I believe we're already seeing signs of just how this process is playing out.
At the NFL level, smart front offices take calculated swings on Day 3 of the NFL Draft, banking on high-level athletes with unique profiles to develop into potentially productive players in the future at a cheap cost. Cheaper talents like Bucky Irving, Christian Mahogany, Nick Herbig, and Puka Nacua are some of the most recent Day 3 hits that fit the mold I'm thinking of here.
These players are productive talents who slip through the cracks for some reason or another, but have unique profiles that are worth taking a swing on, whether it's production or traits. Day 3 picks make up the vast majority of NFL rosters, so finding these profiles only helps improve your roster along the margins.
That seems to be the mold that this new Oklahoma front office is trying to target, only instead of Day 3 picks, it's their three-star recruit targets.
In this new era of resource allocation, it seems like the Sooners are emphasizing priority recruits at key valuable positions (players like Bowe Bentley, Davian Groce, Jake Kreul at QB, WR, EDGE) and filling out the depth chart with three-star developmental talents at a cheaper value, much like what a team would do with their NFL Draft strategy.
I've already discussed how the Sooners are targeting multi-sport athletes, much like how several NFL front offices do so, in their recruiting process. That part plays into their process for allocation, in my opinion.
Jake Kreul is their top, elite target at edge rusher (theoretically their first-round pick in this model). To fill out the room behind him, they targeted Matthew Nelson, a then-unranked developmental recruit, whom they acquired for a cheaper cost than what Kreul will be (a Day 3 pick).
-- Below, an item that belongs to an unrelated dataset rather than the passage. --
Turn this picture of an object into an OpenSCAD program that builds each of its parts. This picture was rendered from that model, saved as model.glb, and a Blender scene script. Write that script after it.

Nelson is a three-sport recruit who is already 6'4 with length, great burst, and a hot motor. These are the kind of traits NFL front offices target on Day 3 as worthwhile fliers.
Another Sooners' target, wide receiver Dallas Dickerson, fits a similar mold. Oklahoma is playing for several major wide receiver recruits, but they've offered and recruited Dickerson because of his tremendous speed as a Georgia state champion track star. Again, the same type of athlete you take a flier on Day 3 of the NFL Draft.
To me, this is how Jim Nagy's process has evolved from the NFL to a college recruiting standard. You find your building blocks early (your blue-chip talent) and improve the depth of the roster along the margins with these developmental profiles that you trust your coaches to develop. Instead of calling it first-round, Day Two, and Day Three, it's now just five-stars, four-stars, and three-stars.
Given how well Brent Venables' staff has developed players across multiple positions, it's a worthwhile gamble to take. In the SEC, every move counts, and pursuing these elite developmental athletes can only help the Sooners stay competitive.